Male co-workers reportedly refused her advice when installing the equipment because they thought a woman couldn't know anything about machines. Knight can be considered the mother of the grocery bag, and founded the Eastern Paper Bag Company in 1870.

Knight was born in 1838. She received her first patent at the age of 30, but inventing was always part of her life. She made sleds and kites for her brothers while growing up in Maine. She went to work in the Amoskeag cotton mills when she was nine years old. When, at the age of twelve, she saw a fellow worker badly injured, she invented a device to quickly stop the machinery; and the owner put it to use.

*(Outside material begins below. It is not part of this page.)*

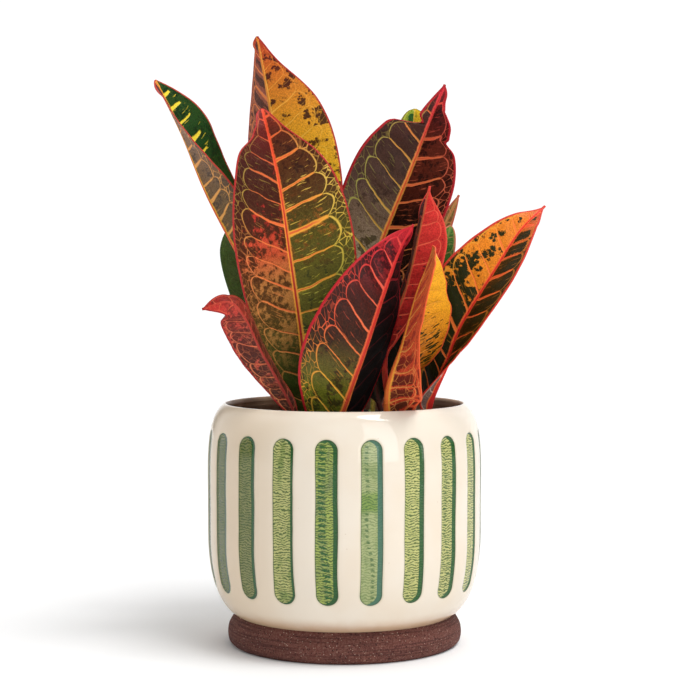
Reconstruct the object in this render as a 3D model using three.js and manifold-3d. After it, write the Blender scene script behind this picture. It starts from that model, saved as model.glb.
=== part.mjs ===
// A potted croton: a glazed ceramic pot with pressed green stripes on a bare clay foot, a plastic grow
// pot of compost standing inside it, five short woody stems, and their broad blotched leaves.
// Millimetres, +Z up. The origin is the middle of the flat clay underside. -Y faces the viewer.

import * as THREE from 'three';
import { mergeVertices } from 'three/addons/utils/BufferGeometryUtils.js';
import Module from 'manifold-3d';

const wasm = await Module();
wasm.setup();

const rad = THREE.MathUtils.degToRad;

// Ceramic pot
const bellyRadius = 75;
const neckRadius = 60.4;
const neckHeight = 16.5;
const footRadius = 64.2;
const footHeight = 11.5;
const footBulgeHeight = 6;
const footTaper = 1;
const footBevel = 2;
const floorHeight = 11.5;
const floorRadius = 46;
const bellyLow = 62;
const bellyHigh = 80;
const lowerWallControls = [[68.5, 21.5], [bellyRadius, 35]];
const upperWallControls = [[bellyRadius, 100], [76.5, 124.5]];
const lipHeight = 131.6;
const lipRadius = 66;
const lipDrop = 1.4;
const mouthRadius = 64.2;
const innerBellyRadius = 70;
const innerBellyLow = 52;
const innerBellyHigh = 95;
const innerUpperControls = [[65, 120], [innerBellyRadius, 118]];
const innerLowerControls = [[innerBellyRadius, 32], [60, 17]];
const potFacets = 40;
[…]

Knight is considered a "female Edison," and received some 26 patents for such diverse items as a window frame and sash, machinery for cutting shoe soles, and improvements to internal combustion engines. She is believed to have made twice as many other inventions that were not patented. Margaret Knight's paper bag machine design is still in use, and her original machine is in the Smithsonian. Info from About.com and the University of Houston)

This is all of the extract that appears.